Cut that out to use as a template for your cardboard pieces.
Cut out pieces of cardboard to laminate into the 3 dimensional shape of the adafruit.
Glue all the layers together and weigh down until dry.
I had about 6 or 8 layers, depending on the thickness of your corrugated cardboard.
You can also piece together little pieces of cardboard. and trim to shape.
Use something hard to burnish the edges flat and even.
Do a light papier mache to cover the rough edges. Not really necessary but hey, my hands were all messy with glue anyway.
I used some newspaper fliers as my paper stock but you can use clean typing paper if you are worried about food contact from the any soluble soy based inks leaching from the newsprint.
Step 3: Production Tray...
Take your adafruit block and cover it with plastic wrap.
Lay it out in the center of your work surface and cover with a large piece of heavy duty tin foil (alilumuniminum for our UK friends)
Gather and press down the foil to conform to the shape of the block.
Repeat with another 3 layers of foil.
Gather up the edges and roll in the excess pressing the formed lip up to the edges of the block.
Remove the shape block and smooth out the molded pie plate.
You will want to round out any inside edges so the pie will release easier if you are flipping it out of the plate later on.
You could try forming with one of those disposable pie tins but it is harder to work the stiffer material into these random shapes.
Step 4: Solder Paste?
Take a batch of maybe 10 or so cookies.
Seal them in a tough plastic bag.
Beat the heck out of them. I used a meat mallet to crush the cookies. They were pulverized with the blunt instrument side of the tool. The milled face would have tore the bag apart making a mess. By the way, keep one handy behind the door for those unannounced visitors that won't go away.
You could also use a food processor but setting up and cleaning that piece of equipment would be a chore.
You can grind up the cookies with the creme filling and all.
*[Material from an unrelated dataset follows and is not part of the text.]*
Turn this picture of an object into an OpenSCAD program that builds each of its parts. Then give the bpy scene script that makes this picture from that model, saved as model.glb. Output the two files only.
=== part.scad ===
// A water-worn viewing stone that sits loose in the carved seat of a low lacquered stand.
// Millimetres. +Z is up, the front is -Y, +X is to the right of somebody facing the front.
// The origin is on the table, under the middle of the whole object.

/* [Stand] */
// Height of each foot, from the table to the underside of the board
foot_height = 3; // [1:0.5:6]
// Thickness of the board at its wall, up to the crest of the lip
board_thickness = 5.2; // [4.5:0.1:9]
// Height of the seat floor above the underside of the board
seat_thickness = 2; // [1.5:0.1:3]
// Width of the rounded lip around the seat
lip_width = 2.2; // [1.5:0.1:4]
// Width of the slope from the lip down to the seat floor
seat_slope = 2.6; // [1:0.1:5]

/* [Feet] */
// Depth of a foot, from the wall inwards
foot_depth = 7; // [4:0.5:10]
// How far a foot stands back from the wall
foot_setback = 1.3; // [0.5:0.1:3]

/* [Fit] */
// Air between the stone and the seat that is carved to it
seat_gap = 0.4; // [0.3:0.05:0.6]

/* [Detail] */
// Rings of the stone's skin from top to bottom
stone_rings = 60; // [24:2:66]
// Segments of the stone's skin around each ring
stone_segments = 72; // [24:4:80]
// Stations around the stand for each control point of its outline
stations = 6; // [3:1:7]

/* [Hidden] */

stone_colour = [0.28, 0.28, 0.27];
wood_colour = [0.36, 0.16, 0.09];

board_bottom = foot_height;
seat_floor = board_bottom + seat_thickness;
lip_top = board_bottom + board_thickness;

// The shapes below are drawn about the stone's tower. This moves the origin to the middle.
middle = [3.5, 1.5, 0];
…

Actually, I should have scraped out some of the filling beforehand since it made the crust so sweet. Your taste may vary.
Depending on how you like the texture of your crust, keep on processing the cookies to a sandy texture. The finer the grind, the better it will form the crust.
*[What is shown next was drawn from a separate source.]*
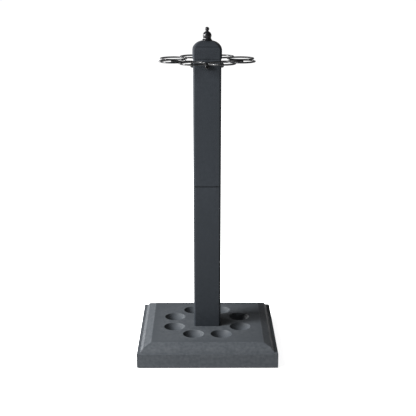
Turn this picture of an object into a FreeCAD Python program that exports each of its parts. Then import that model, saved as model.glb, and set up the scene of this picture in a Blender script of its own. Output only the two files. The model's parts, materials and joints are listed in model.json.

Melt about a quarter to a half stick of butter. This "wets" the cookie crumbs so that they will stick together for your crust.
Mix the cookie crumbs with the melted butter.
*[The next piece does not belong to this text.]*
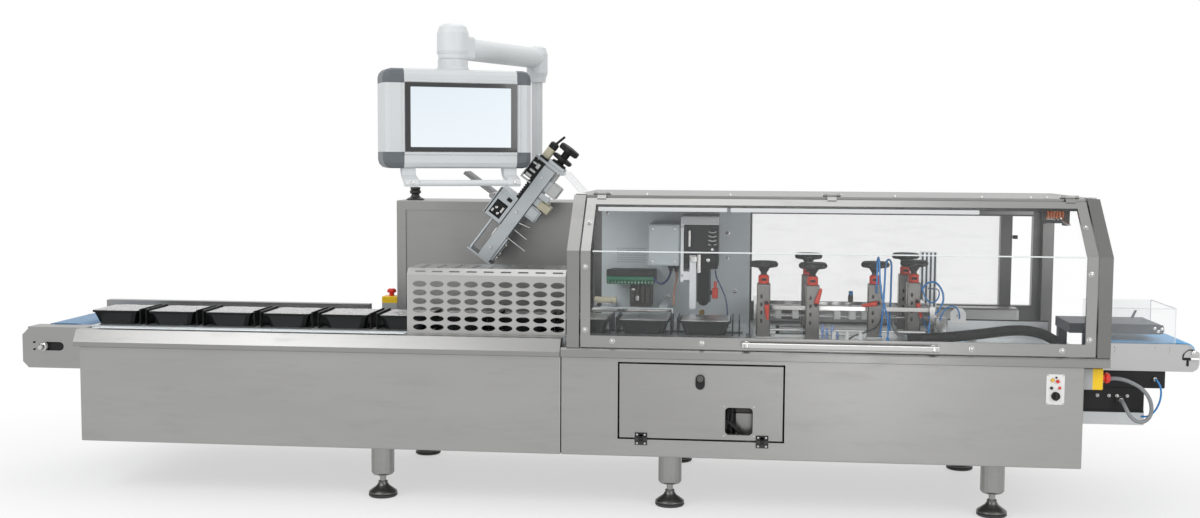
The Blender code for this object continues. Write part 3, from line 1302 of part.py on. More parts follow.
def make_feed_unit(machine, grey, black):
    """The carton feed unit: a hood with one leg and a front plate, round the black drive with its belt."""
    right = FEED_LEFT + FEED_WIDTH
    back = WALL_Y - GAP
    under = FEED_TOP - FEED_HOOD
    hood = block((FEED_LEFT, right), (FEED_FRONT, back), (under, FEED_TOP))
    unit = new_object("feed_unit", hood, grey, machine)
    leg = block((FEED_LEFT, FEED_LEFT + FEED_LEG), (FEED_FRONT, back), (FEED_LEG_FOOT, FEED_TOP - 0.010))
    add_to(unit, leg, "leg")
    plate_y = (FEED_FRONT + 0.002, FEED_FRONT + 0.010)
    strap = block((FEED_LEFT + 0.004, FEED_PLATE_LEFT + 0.006), plate_y,
                  (FEED_LEG_FOOT + 0.008, DRIVE_FOOT - 0.010))
    add_to(unit, strap, "strap")
    plate = block((FEED_PLATE_LEFT, FEED_PLATE_LEFT + FEED_PLATE_WIDTH),
                  (FEED_FRONT + 0.003, FEED_FRONT + 0.009),
                  (FEED_PLATE_FOOT, FEED_PLATE_FOOT + FEED_PLATE_HEIGHT))
    add_to(unit, plate, "plate")
    drive = block((FEED_LEFT + FEED_LEG + GAP, right - 0.002), (FEED_FRONT + 0.012, back),
                  (DRIVE_FOOT, under - GAP))
    drive = new_object("feed_drive", soften(drive, 0.004), black, machine)
    column = block((BELT_COLUMN_LEFT, BELT_COLUMN_LEFT + BELT_COLUMN_WIDTH),
                   (FEED_FRONT + 0.060, FEED_FRONT + 0.110),
                   (BELT_COLUMN_FOOT, DRIVE_FOOT + 0.010))
    add_to(drive, soften(column, 0.020, 2, along=1), "belt_column")


def make_guide_rods(machine, steel):
    """Polished rods along the table in three levels, held at their ends by two blocks."""
    start = TABLE_LEFT + 0.012
    near = ROD_LEVELS[0][0] - 0.030
    far = ROD_LEVELS[-1][0] + 0.030
    plates = [block((x, x + ROD_BLOCK), (near, far), (TABLE_TOP + GAP, ROD_BLOCK_TOP))
              for x in (start, ROD_END - ROD_BLOCK)]
    rods = new_object("guide_rods", plates[0], steel, machine)
    add_to(rods, plates[1], "end_block")
    bars = [rod((start + 0.005, y, z), (ROD_END - 0.005, y, z), ROD_DIAMETER, 12) for y, z in ROD_LEVELS]
    add_to(rods, joined(*bars), "rods")


def make_adjuster(name, machine, steel, x, y, rise):
    """A square post with a position collar and a wide hand knob on its conical neck."""
    half = ADJUSTER_POST / 2
    foot = TABLE_TOP + GAP
    top = foot + ADJUSTER_HEIGHT + rise
    post = soften(block((x - half, x + half), (y - half, y + half), (foot, top)), 0.003)
    post = new_object(name, post, steel, machine)
    collar = COLLAR_DIAMETER / 2
    knob = KNOB_DIAMETER / 2
    above = top + COLLAR_HEIGHT
    disc = above + KNOB_RISE
    stem = KNOB_STEM / 2
    profile = ((collar, top - 0.004), (collar, above - 0.006), (collar - 0.006, above), (stem, above + 0.001),
               (stem, above + 0.008), (knob * 0.45, disc - 0.004), (knob * 0.95, disc), (knob, disc + 0.004),
               (knob, disc + KNOB_HEIGHT - 0.005), (knob * 0.92, disc + KNOB_HEIGHT))
    add_to(post, turned(profile, (x, y, 0), segments=ADJUSTER_SEGMENTS), "knob")
    return post


def smooth_route(points, count):
    """Points along a smooth Catmull-Rom curve through hand-set ones."""
    knots = [Vector(p) for p in points]
    knots = [2 * knots[0] - knots[1]] + knots + [2 * knots[-1] - knots[-2]]
    result = []
    spans = len(knots) - 3
    for k in range(count + 1):
        place = min(k * spans / count, spans - 1e-9)
        span = int(place)
        t = place - span
        a, b, c, d = knots[span:span + 4]
        result.append(0.5 * (2 * b + (c - a) * t + (2 * a - 5 * b + 4 * c - d) * t * t
                             + (3 * b - a - 3 * c + d) * t ** 3))
    return result


def make_hose(name, parent, material, points, diameter, count, resolution=3):
    """A round hose along a smooth route, with closed ends."""
    curve = bpy.data.curves.new(name, "CURVE")
    curve.dimensions = "3D"
    curve.bevel_depth = diameter / 2
    curve.bevel_resolution = resolution
    curve.use_fill_caps = True
    spline = curve.splines.new("POLY")
    route = smooth_route(points, count)
    spline.points.add(len(route) - 1)
    for point, place in zip(spline.points, route):
        point.co = (*place, 1.0)
    curve.materials.append(material)
    hose = bpy.data.objects.new(name, curve)
    bpy.context.scene.collection.objects.link(hose)
    hose.parent = parent
    return hose


def make_duct(machine, black):
    """The flexible duct that rests on the table at both ends and rises between them."""
    rest = TABLE_TOP + DUCT_DIAMETER * 0.48
    route = [(GUARD_RIGHT - inset, DUCT_Y, rest + rise) for inset, rise in DUCT_ROUTE]
    make_hose("air_duct", machine, black, route, DUCT_DIAMETER, 14)


# Outfeed

def make_outfeed(machine, steel, blue, black, clear):
    """Side plates with their roller, belt, press unit, clear tunnel and the drive under the outfeed."""
    start = GUARD_RIGHT + GAP
    end = OUTFEED_END
    front = OUTFEED_FRONT
    back = front + OUTFEED_WIDTH
    top = OUTFEED_TOP
    foot = top - OUTFEED_DEPTH
    chamfer = OUTFEED_CHAMFER
    outline = [(start, foot), (end - 0.022, foot), (end - 0.006, foot + 0.010), (end, foot + 0.028),
               (end, top - chamfer * 0.6), (end - 0.003, top - chamfer / 2), (end - chamfer, top),
               (start, top)]
    axle_x = end - ROLLER_END
    inside = belt_inside(OUTFEED_ROLLER)
    axle_z = top + 0.004 - BELT_THICKNESS - inside
    frame = new_object("outfeed_frame", extrusion(outline, "Y", front, front + OUTFEED_PLATE), steel, machine)
    add_to(frame, extrusion(outline, "Y", back - OUTFEED_PLATE, back), "back_plate")
    near = front + OUTFEED_PLATE + 0.004
    far = back - OUTFEED_PLATE - 0.004
    ends = (front - 0.002, back + 0.002)
    roller = make_roller((axle_x, axle_z), OUTFEED_ROLLER, OUTFEED_SHAFT, ends, (near, far))
    add_to(frame, roller, "roller")
    smooth(frame)
    reach = start + OUTFEED_ROLLER / 2 + 0.012
    make_belt("outfeed_belt", machine, blue, (reach, axle_z), axle_x, OUTFEED_ROLLER,
              (near + 0.004, far - 0.004))
    make_press(machine, black, start, (front, back))
    corner = TUNNEL_CORNER
    tunnel = [(front, top + GAP), (front, TUNNEL_TOP - corner), (front + corner, TUNNEL_TOP),
              (back - corner, TUNNEL_TOP), (back, TUNNEL_TOP - corner), (back, top + GAP)]
    tunnel = extrusion(sheet_outline(tunnel, -TUNNEL_SHEET), "X", start, start + TUNNEL_LENGTH)
    new_object("outfeed_tunnel", tunnel, clear, machine)
    make_drive_boxes(machine, black, front, foot - GAP)


def make_press(machine, black, start, sides):
    """The low press unit over the belt, on a carrier that stands on the table."""
    front, back = sides
    low = OUTFEED_TOP + PRESS_FOOT
    top = low + PRESS_HEIGHT
    inner = start - PRESS_REACH
    end = start + PRESS_LENGTH
    nose = PRESS_NOSE
    outline = [(inner, low), (end - nose, low), (end, low + nose * 0.86), (end, top - nose * 0.86),
               (end - nose, top), (inner, top)]
    body = extrusion(outline, "Y", front + PRESS_INSET, back - PRESS_INSET)
    press = new_object("press_unit", body, black, machine)
    carrier = block((inner + 0.004, inner + 0.036), (back - 2 * PRESS_INSET, back - PRESS_INSET - 0.006),
                    (TABLE_TOP + GAP, low + 0.010))
    add_to(press, carrier, "carrier")


def make_drive_boxes(machine, black, front, top):
    """The drive housing under the outfeed: an upper box, a lower box and a tray with a chamfered end."""
    start = RIGHT_LENGTH + GAP
    end = RIGHT_LENGTH + LOWER_DRIVE_LENGTH
    upper = block((start, RIGHT_LENGTH + DRIVE_LENGTH), (front + 0.006, front + 0.006 + DRIVE_DEPTH),
                  (top - DRIVE_HEIGHT, top))
    drive = new_object("drive_housing", soften(upper, 0.003), black, machine)
    lower = block((start + 0.004, end), (front + 0.012, front + DRIVE_DEPTH - 0.004),
                  (top - LOWER_DRIVE_FOOT, top - DRIVE_HEIGHT + 0.004))
    add_to(drive, lower, "lower_box")
    brim = top - LOWER_DRIVE_FOOT + 0.002
    floor = top - DRIVE_TRAY_FOOT
    tray = [(start + 0.001, brim), (start + 0.001, floor + 0.022), (start + 0.021, floor), (end, floor),
            (end, brim)]
    add_to(drive, extrusion(tray, "Y", front + 0.008, front + DRIVE_DEPTH), "tray")


def make_stop_box(name, machine, material, corner, size, head, facing):
    """A small stop station: a box with a mushroom head on one face."""
    box = block(*((c, c + s) for c, s in zip(corner, size)))
    station = new_object(name, soften(box, 0.003), material, machine)
    radius = STOP_HEAD / 2
    profile = ((radius * 0.55, -0.003), (radius * 0.55, 0.012), (radius, 0.016), (radius, 0.024),
               (radius * 0.7, 0.031))
    add_to(station, turned(profile, head, facing, 16), "head")
    return station


def make_stops(machine, yellow):
    """One stop station on the right end of the cabinet and one at the back of the infeed."""
    size = STOP_SIZE
    x = RIGHT_LENGTH + GAP
    y = STOP_INSET
    make_stop_box("stop_station_right", machine, yellow, (x, y, STOP_FOOT), (size, size, STOP_HEIGHT),
                  (x + size, y + size / 2, STOP_FOOT + STOP_HEIGHT / 2), (1, 0, 0))
    x = BACK_LEFT - GAP - size
    y = BACK_FRONT + 0.010
    make_stop_box("stop_station_back", machine, yellow, (x, y, BACK_STOP_FOOT), (size, size, STOP_HEIGHT),
                  (x + size / 2, y + size / 2, BACK_STOP_FOOT + STOP_HEIGHT), (0, 0, 1))


def make_gas_strut(machine, black):
    """The gas strut under the roof: its foot block, cylinder and thin rod towards the door."""
    x = GUARD_RIGHT - STRUT_INSET
    back = (x, STRUT_BACK, GUARD_TOP - STRUT_DROP)
    front = (x, STRUT_FRONT, GUARD_BEND + STRUT_RISE)
    run = Vector(front) - Vector(back)
    waist = Vector(back) + run * 0.55
    strut = new_object("gas_strut", rod(back, waist, STRUT_TUBE, 14), black, machine)
    foot = block((x - 0.010, x + 0.010), (STRUT_BACK - 0.012, STRUT_BACK + 0.012),
                 (GUARD_TOP - STRUT_DROP - 0.012, GUARD_TOP - ROOF_SHEET - GAP))
    add_to(strut, foot, "foot")
    add_to(strut, rod(waist - run.normalized() * 0.004, front, STRUT_ROD, 10), "rod")


def main():
    clear_scene()
    steel = make_material("stainless", (0.55, 0.54, 0.52), 0.34, 1.0)
    aluminium = make_material("aluminium", (0.72, 0.73, 0.74), 0.38, 1.0)
    pale = make_material("pale_grey", (0.72, 0.74, 0.75), 0.5)
    grey = make_material("grey_paint", (0.50, 0.53, 0.56), 0.45)
    black = make_material("black_plastic", (0.03, 0.03, 0.03), 0.45)
    blue = make_material("blue_belt", (0.10, 0.24, 0.42), 0.6)
    yellow = make_material("yellow_plastic", (0.90, 0.62, 0.05), 0.4)
    clear = make_material("clear_sheet", (0.90, 0.93, 0.94), 0.05, 0.0, 0.35)
    machine = bpy.data.objects.new("machine", None)
    machine.location = (-MIDDLE_X, -MIDDLE_Y, 0)
    bpy.context.scene.collection.objects.link(machine)

    def joint(name, place):
        """An empty on a joint axis, in machine coordinates."""
        empty = bpy.data.objects.new(name, None)
        empty.location = place
        empty.parent = machine
        bpy.context.scene.collection.objects.link(empty)
        return empty

    middle = DOOR_LEFT + DOOR_WIDTH / 2
    access_hinge = joint("access_hinge", Vector((middle, -HINGE_BARREL / 2, ACCESS_AXIS_Z)))
    guard_hinge = joint("guard_hinge", Vector(((GUARD_LEFT + GUARD_RIGHT) / 2, LIFT_AXIS_Y, LIFT_AXIS_Z)))
    arm_joint = joint("arm_swivel", Vector((COLUMN_X, COLUMN_Y, ARM_HEIGHT)))
    panel_joint = joint("panel_swivel", Vector((NECK_X, NECK_Y, ARM_HEIGHT)))
    make_cabinets(machine, steel)
    make_legs(machine, steel)
    make_access_door(machine, access_hinge, steel)
    make_infeed(machine, steel, blue)
    make_flight_chain(machine, black)
    make_perforated_guard(machine, steel)
    make_back_cabinet(machine, steel)
    make_column(machine, pale)
    make_arm(arm_joint, pale)
    make_panel(panel_joint, pale, black)
    make_magazine(machine, aluminium, steel, black, clear)
    make_guard_frame(machine, steel, clear)
    make_guard_door(guard_hinge, steel, clear)
    make_inside(machine, steel, black, grey, pale)
    make_duct(machine, black)
    make_outfeed(machine, steel, blue, black, clear)
    make_stops(machine, yellow)
    make_gas_strut(machine, black)


main()
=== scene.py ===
"""Dresses the carton sleeving machine: finishes, small fittings, cables and the studio.

Metres, +Z up. Fittings are given in machine coordinates, where x is 0 at the seam of the two
cabinets, y is 0 at their front and z is 0 on the floor. ORIGIN carries them into the frame.
"""

from math import radians

import bpy
import numpy as np
from bpy.props import FloatProperty, FloatVectorProperty, PointerProperty
from mathutils import Matrix, Vector


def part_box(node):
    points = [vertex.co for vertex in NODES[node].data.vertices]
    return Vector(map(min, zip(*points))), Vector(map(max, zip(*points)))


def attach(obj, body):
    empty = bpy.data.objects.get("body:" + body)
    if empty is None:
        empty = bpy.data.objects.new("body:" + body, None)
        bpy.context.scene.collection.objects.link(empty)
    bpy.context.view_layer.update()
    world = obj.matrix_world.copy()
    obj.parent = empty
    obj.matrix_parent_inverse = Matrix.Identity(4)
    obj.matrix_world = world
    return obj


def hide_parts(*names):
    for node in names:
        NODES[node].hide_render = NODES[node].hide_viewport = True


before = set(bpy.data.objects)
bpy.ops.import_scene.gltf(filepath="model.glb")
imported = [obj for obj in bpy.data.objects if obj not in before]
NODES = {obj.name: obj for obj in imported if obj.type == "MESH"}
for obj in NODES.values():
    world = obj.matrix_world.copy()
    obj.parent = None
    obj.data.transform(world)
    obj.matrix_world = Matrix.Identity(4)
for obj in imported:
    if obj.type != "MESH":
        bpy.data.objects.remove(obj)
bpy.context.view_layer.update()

bl_info = {
    "name": "Carton sleeving machine dressing",
    "version": (1, 0, 0),
    "blender": (4, 5, 0),
    "location": "View3D > Sidebar > Sleever",
    "description": "Finishes, fittings, cables and studio for a carton sleeving machine",
    "category": "Object",
}

LEFT_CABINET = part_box("cabinet_left")
HALF_SEAM = 0.001
ORIGIN = np.array([LEFT_CABINET[1].x + HALF_SEAM, LEFT_CABINET[0].y, 0.0])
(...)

Make a separate batch for each of the two cookie colors.
Press into the pie plate and shape with your fingers or the back of a spoon.
Form the crust up the sides too.
I shaped the adafruit seeds first and then layered over the black cookie crust crumbs to form the complete crust.
You can throw it into the fridge to firm up a bit as you make the pudding filling.
Step 5: Sweet Conductive Layers...
Spread a layer of raspberry preserves or jam.
You need to be careful with the spoon or spatula because the tender crust will stick to the implement and tear up.
You might want to dust with a layer of cookie crust crumbs to encapsulate the jelly layer to keep it from bleeding into the pudding layer.
RTFM on the box to make the pudding.
2 normal cups is about 3/4 of my normal coffee mug. Add two cups of cold milk to the mix and mix.
I boosted the chocolate content of the pudding by throwing in some cocoa powder. I really wanted to get it a darker color to match the Adafruit black but I think you need the expensive "Special Dark" connoisseur grade chocolate powder.
I just mixed vigorously with a fork for a few minutes. It might be easier with a whisk but more pudding gets stuck to the tines.
Throw in a big glop of Cool Whip dessert topping. I don't think it really added much to the stiffness or creaminess of the pudding so you can omit it if you don't have it on hand. It essentially only boosts up the stabilizer/preservatives in your pudding mix.
Spread the pudding in the pie plate.
Decorate with a few globs of the dessert topping.
Sprinkle with a few magic Neopixels. No, don't do that. Use a 10 microfarad capacitor instead.
Set aside in the refrigerator for an hour or more to set the pudding.
You can also fill the pie with softened ice cream for an ice cream cake.
Step 6: Flip Flops...
After several hours in the big chill machine, you get something like this.
Some Adafruit cookies will still be in your browser cache.
The mass will stabilize allowing flavor electrons to flow more freely.
You can serve it as is or invert it out onto another pie plate. The bottom crust will be exposed revealing another Adafruit logo.
I dunno, plug your Makey Makey Drawdio fork in here and enjoy?
Best enjoyed with a glass of milk and watching Circuit Playground, Wearable Wednesdays, Show and Tell, Ask an Engineer or something like it.